The Museum of London at Barbican runs a great overview workshop that involves shadow puppet shows with a story and song for each period in later prehistory, the Mesolithic, Neolithic, Bronze Age and Iron Age. Children then get to handle replica objects as featured in the story, as well as real archaeological objects from London.

The Museum of London’s London Archaeological Archive and Research Centre (LAARC for short) in Hackney also runs workshops for schools looking at real objects from the Stone Age to Iron Age found in London to find out what they tell us about people’s lives in prehistory.

South-east

scrapbook 004The Chiltern Open Air Museum near Amersham offers a Stone Age workshop (which our director Kim Biddulph developed for them) exploring the skills and lives of Mesolithic hunter-gatherers where children get to make fire, shelters, bramble or nettle cord and pigments.
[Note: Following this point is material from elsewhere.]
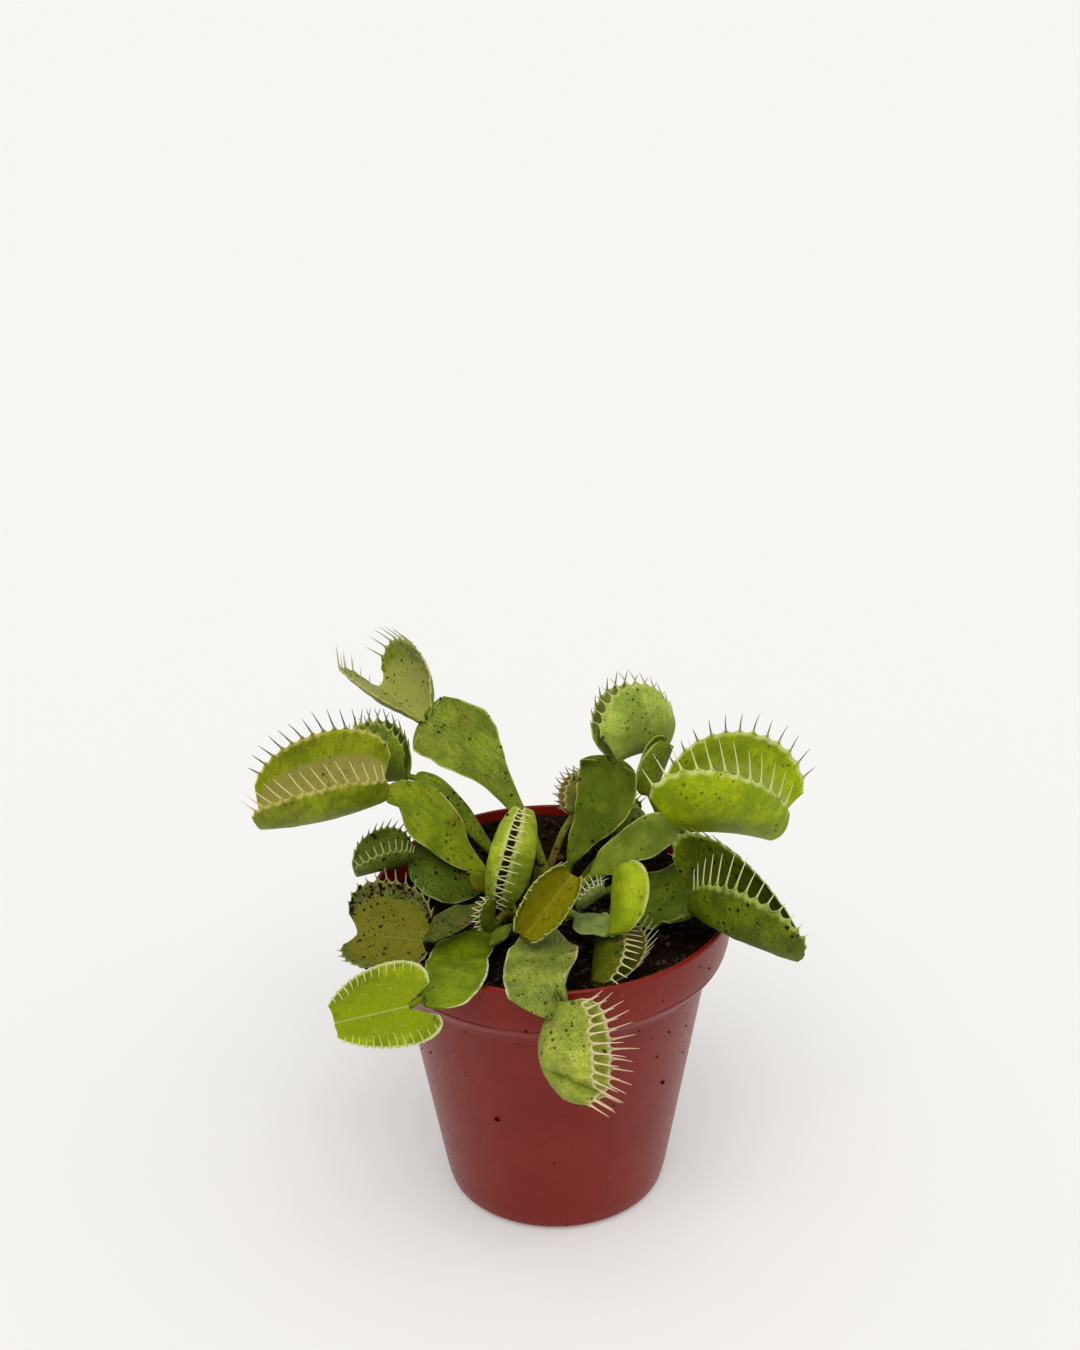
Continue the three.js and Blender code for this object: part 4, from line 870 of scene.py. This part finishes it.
def make_pot(material):
    """The turned pot with its drain holes cut out."""
    profile = [(0, 0), (FOOT_RADIUS, 0), (FOOT_RADIUS + 2.2, 1.2), *POT_SIDE, (RIM_RADIUS - 0.3, POT_HEIGHT)]
    profile += [*POT_INSIDE[::-1], (FOOT_RADIUS, FLOOR), (0, FLOOR)]
    for corner, radius in ROUNDINGS.items():
        profile = rounded(profile, corner, radius)
    shell = Shell()
    lathe(shell, profile, 180)
    pot = shell.make("moulded_pot", material)
    drills = Shell()
    for i in range(DRAIN_HOLES):
        angle = 2 * math.pi * i / DRAIN_HOLES + DRAIN_TURN
        x, y = DRAIN_RING_RADIUS * math.cos(angle), DRAIN_RING_RADIUS * math.sin(angle)
        path = [(x, y, z) for z in (-1.0, 0.5, FLOOR, FLOOR + 1.0)]
        tube(drills, path, [DRAIN_RADIUS] * 4, sides=32)
    drill = drills.make("drill", material)
    cut = pot.modifiers.new("drain_holes", "BOOLEAN")
    cut.object = drill
    cut.operation = "DIFFERENCE"
    bpy.context.view_layer.update()
    evaluated = pot.evaluated_get(bpy.context.evaluated_depsgraph_get())
    pot.data = bpy.data.meshes.new_from_object(evaluated)
    pot.modifiers.clear()
    bpy.data.objects.remove(drill)
    pot.data.shade_smooth()
    return pot


# ---- peat ----
def soil_height(x, y):
    """The peat's surface without its grit: higher at the back and along the rim."""
    radius = np.hypot(x, y)
    back = 5 * smooth_step((y - 24) / 14)
    edge = 1.2 * smooth_step((radius - 26) / 12)
    lumps = 0.35 * np.sin(x * 0.42 + 1) * np.sin(y * 0.37 + 2) * smooth_step((radius - 12) / 10)
    return SOIL_TOP + back + edge + lumps


def soil_bed(shell, rings=64, segments=220):
    """The peat as one closed body: a rough top, and sides that stay clear of the pot's wall."""
    top_radius = HIGH_BAND - WALL - SOIL_GAP
    angles = np.arange(segments) * 2 * math.pi / segments
    radii = top_radius * np.linspace(0.01, 1, rings)[::-1]
    x, y = np.outer(radii, np.cos(angles)), np.outer(radii, np.sin(angles))
    top = np.stack([x, y, soil_height(x, y)], -1)
    grit = 0.9 * rough(top, 3.5, 1.0) + 0.6 * rough(top, 1.5, 4.0) + 0.3 * rough(top, 0.7, 9.0)
    calm = smooth_step((top_radius - radii) / 1.5)[:, None]
    top[..., 2] += (grit - 0.3) * (0.35 + 0.65 * calm)
    wall = [(FOOT_RADIUS - 0.6, FLOOR + 0.4)] + [(r - BED_GAP, z) for r, z in POT_INSIDE[:4]]
    sides = [np.stack([r * np.cos(angles), r * np.sin(angles), np.full(segments, z)], -1) for r, z in wall]
    add_rings(shell, np.concatenate([np.stack(sides), top]), tooth=0.2)


GOLDEN = (1 + 5**0.5) / 2
UPRIGHT_CORNERS = [(x, GOLDEN * y, 0) for y in (1, -1) for x in (-1, 1)]
CRUMB_CORNERS = np.vstack([np.roll(UPRIGHT_CORNERS, axis, axis=1) for axis in range(3)]) / 1.9
CRUMB_FACES = [
    (0, 11, 5), (0, 5, 1), (0, 1, 7), (0, 7, 10), (0, 10, 11), (1, 5, 9), (5, 11, 4), (11, 10, 2), (10, 7, 6),
    (7, 1, 8), (3, 9, 4), (3, 4, 2), (3, 2, 6), (3, 6, 8), (3, 8, 9), (4, 9, 5), (2, 4, 11), (6, 2, 10),
    (8, 6, 7), (9, 8, 1),
]


def crumb_shape(draw, size):
    """An uneven crumb: a ball of twenty faces, with its corners moved."""
    jitter = np.array([[draw.uniform(0.6, 1.25) for _ in range(3)] for _ in CRUMB_CORNERS])
    squash = np.array([draw.uniform(0.6, 1.3), draw.uniform(0.5, 1.1), draw.uniform(0.4, 0.9)])
    angle = draw.uniform(0, 6.28)
    axis = Vector((draw.random(), draw.random(), draw.random() + 0.01))
    return (CRUMB_CORNERS * jitter * squash) @ np.array(Matrix.Rotation(angle, 3, axis)) * size


def spot_within(draw, reach):
    radius, angle = reach * math.sqrt(draw.random()), draw.uniform(0, 2 * math.pi)
    return radius * math.cos(angle), radius * math.sin(angle)


def make_peat(material):
    """The bed of peat with loose crumbs and fibres on it."""
    draw = random.Random(SEED)
    shell = Shell()
    soil_bed(shell)
    reach = HIGH_BAND - WALL - CRUMB_GAP
    for _ in range(SOIL_CRUMBS):
        x, y = spot_within(draw, reach)
        size = min(1.3, 0.28 + draw.expovariate(3.6))
        # how pale the crumb is: partly its own tone, partly painted highlight
        tone = draw.random() ** 2
        points = crumb_shape(draw, size) + (x, y, float(soil_height(x, y)) + 0.1 * size)
        shell.add(points, CRUMB_FACES, tooth=tone)
    for _ in range(SOIL_FIBRES):
        x, y = spot_within(draw, 0.94 * reach)
        heading, long = draw.uniform(0, 2 * math.pi), draw.uniform(1.5, 5.0)
        t = np.linspace(-0.5, 0.5, 6)
        curl = draw.uniform(-0.5, 0.5)
        fx = np.clip(x + t * long * math.cos(heading) + curl * t**2 * long * math.sin(heading), -reach, reach)
        fy = y + t * long * math.sin(heading) - curl * t**2 * long * math.cos(heading)
        fz = soil_height(fx, fy) + 0.35 + draw.uniform(-0.1, 0.5) * np.cos(t * math.pi)
        path = np.stack([fx, fy, fz + t * draw.uniform(-0.8, 0.8)], -1)
        # pale fibres: partly their own tone, partly painted highlight
        tube(shell, path, [draw.uniform(0.06, 0.16)] * 6, sides=4, tooth=draw.uniform(0.4, 1))
    return shell.make("peat", material)


def add_pot_crumbs(shell, draw):
    """Crumbs of peat stuck to the pot's outside."""
    radii, heights = zip(*POT_SIDE)
    for degrees, height, size in POT_CRUMBS:
        angle = math.radians(degrees)
        radius = float(np.interp(height, heights, radii))
        spot = np.array([radius * math.cos(angle), radius * math.sin(angle), height])
        shell.add(crumb_shape(draw, size * 0.5) * 0.8 + spot, CRUMB_FACES, tooth=0.1)


def add_leaf_crumbs(shell, draw, look, piece):
    """Crumbs on a leaf's upward faces, apart from rims and teeth. Older, redder leaves hold more."""
    tooth = piece.data.attributes["tooth"].data
    faces = [face for face in piece.data.polygons if face.normal.z > 0.15]
    for face in draw.sample(faces, min(len(faces), int(LEAF_CRUMBS * look.blush * look.crumbs))):
        if tooth[face.vertices[0]].value > 0.1:
            continue
        size = 0.16 + draw.expovariate(6.0)
        spot = np.array((face.center + face.normal * size * 0.1 * MM) / MM)
        shell.add(crumb_shape(draw, min(size, 0.75)) + spot, CRUMB_FACES, tooth=draw.random() * 0.4)


def add_caught_crumbs(shell, draw, leaf, piece):
    """Crumbs that lie thick along the upper edge of a trap's inner face."""
    marks = {mark: piece.data.attributes[mark].data for mark in ("out", "inside", "tooth")}
    lowest = (leaf["trap"]["end"][2] + 3) * MM
    faces = []
    for face in piece.data.polygons:
        out, inside, tooth = (data[face.vertices[0]].value for data in marks.values())
        if inside == 1 and tooth == 0 and out > 0.68 and face.center.z > lowest:
            faces.append(face)
    for _ in range(leaf["look"].caught):
        face = draw.choice(faces)
        corner = piece.data.vertices[draw.choice(face.vertices)].co
        spot = np.array(face.center.lerp(corner, draw.random()) / MM)
        size = min(0.6, 0.12 + draw.expovariate(7.0))
        shell.add(crumb_shape(draw, size) + spot, CRUMB_FACES, tooth=draw.random() * 0.55)


def make_clinging_crumbs(leaf_pieces, material):
    """Specks of peat on the pot's side and on the leaves."""
    draw = random.Random(SEED + 1)
    shell = Shell()
    add_pot_crumbs(shell, draw)
    for name, piece in leaf_pieces.items():
        leaf = LEAVES[name]
        add_leaf_crumbs(shell, draw, leaf["look"], piece)
        if leaf["look"].caught:
            add_caught_crumbs(shell, draw, leaf, piece)
    return shell.make("clinging_peat", material)


# ---- stage ----
def make_camera():
    data = bpy.data.cameras.new("camera")
    data.lens = CAMERA_LENS
    data.sensor_width = CAMERA_SENSOR
    camera = add_to_scene("camera", data)
    axes = Matrix((CAMERA_RIGHT, CAMERA_UP, [-v for v in CAMERA_AHEAD])).transposed().to_4x4()
    camera.matrix_world = Matrix.Translation(CAMERA_PLACE) @ axes
    bpy.context.scene.camera = camera


def soft_sun(name, towards, strength, spread, colour):
    """A far, wide light, so that the floor is as bright everywhere."""
    data = bpy.data.lights.new(name, "SUN")
    data.energy = strength
    data.angle = math.radians(spread)
    data.color = colour
    add_to_scene(name, data).rotation_euler = Vector(towards).to_track_quat("-Z", "Y").to_euler()


def make_stage():
    world = bpy.data.worlds.new("studio")
    world.use_nodes = True
    background = world.node_tree.nodes["Background"].inputs
    background["Color"].default_value = ROOM_COLOUR
    background["Strength"].default_value = ROOM_LIGHT
    bpy.context.scene.world = world
    bpy.context.scene.view_settings.view_transform = "Standard"
    soft_sun("key", **KEY_LIGHT)
    soft_sun("fill", **FILL_LIGHT)
    mesh = bpy.data.meshes.new("floor")
    corners = [(x * FLOOR_REACH, y * FLOOR_REACH, 0) for x, y in ((-1, -1), (1, -1), (1, 1), (-1, 1))]
    mesh.from_pydata(corners, [], [(0, 1, 2, 3)])
    mesh.materials.append(floor_material())
    floor = add_to_scene("floor", mesh)


# ---- the whole ----
def make_leaf(name, leaf, seed):
    shell = Shell()
    add_stalk(shell, leaf, seed)
    if "trap" in leaf:
        add_trap(shell, leaf, seed)
    plain = name.removeprefix("leaf_")
    return shell.make(f"grown_{plain}", leaf_material(f"skin_{plain}", leaf["look"]))


def settle(piece, *nodes):
    """Ties a piece to the plant's only body, in place of its CAD nodes, which are hidden."""
    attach(piece, "root")
    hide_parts(*nodes)


make_camera()
make_stage()
settle(make_pot(plastic_material()), "pot")
peat = peat_material()
settle(make_peat(peat), "soil")
leaf_pieces = {
    name: make_leaf(name, leaf, SEED_STEP * i) for i, (name, leaf) in enumerate(LEAVES.items())
}
for name, piece in leaf_pieces.items():
    settle(piece, name)
crumbs = make_clinging_crumbs(leaf_pieces, peat)
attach(crumbs, "root")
You can then contrast this with a workshop set in the Iron Age roundhouse where children grind wheat, make bread, churn butter and wattle fences.

Luton Culture offers three prehistory sessions either at the Stockwood Discovery Centre or in school. One is object and chronology based, the second looks at the changes from hunter-gatherer to farmer and the third gets the children creating their own prehistoric art using natural pigments and brushes.

St Albans Museum isn’t all about the Romans, they also run a Prehistory Explorers session in local schools where children find out about how archaeologists work and how they piece together evidence about the Stone Age, Bronze Age and Iron Age.

Celtic Harmony are near Hertford and have a reconstructed Iron Age village where children can learn all about life as an ancient Briton. They run a range of workshops where children can become warriors, farmers or hunters

Pitt Rivers Museum in Oxford offers a Stone Age to Iron Age workshop that we developed for them! Children will work out from the clues on the timeline what period their collection of objects comes from and then hunt around the museum for objects to help them solve everyday problems using only the materials available to them in either the Stone Age or the Metal Age.

The Ashmolean Museum in Oxford runs a workshop on Life in Prehistoric Britain, which gives children chance to handle artefacts and work out what they tell us about people’s lives and then hunt for objects on display in the museum. Children get to make a replica torc and take part in a prehistoric celebration.

The River and Rowing Musuem in Henley on Thames runs a workshop designed for Key Stage 2 pupils that covers the Stone Age to the Iron Age. It gives pupils the opportunity to handle prehistoric artefacts and have a go at cave painting.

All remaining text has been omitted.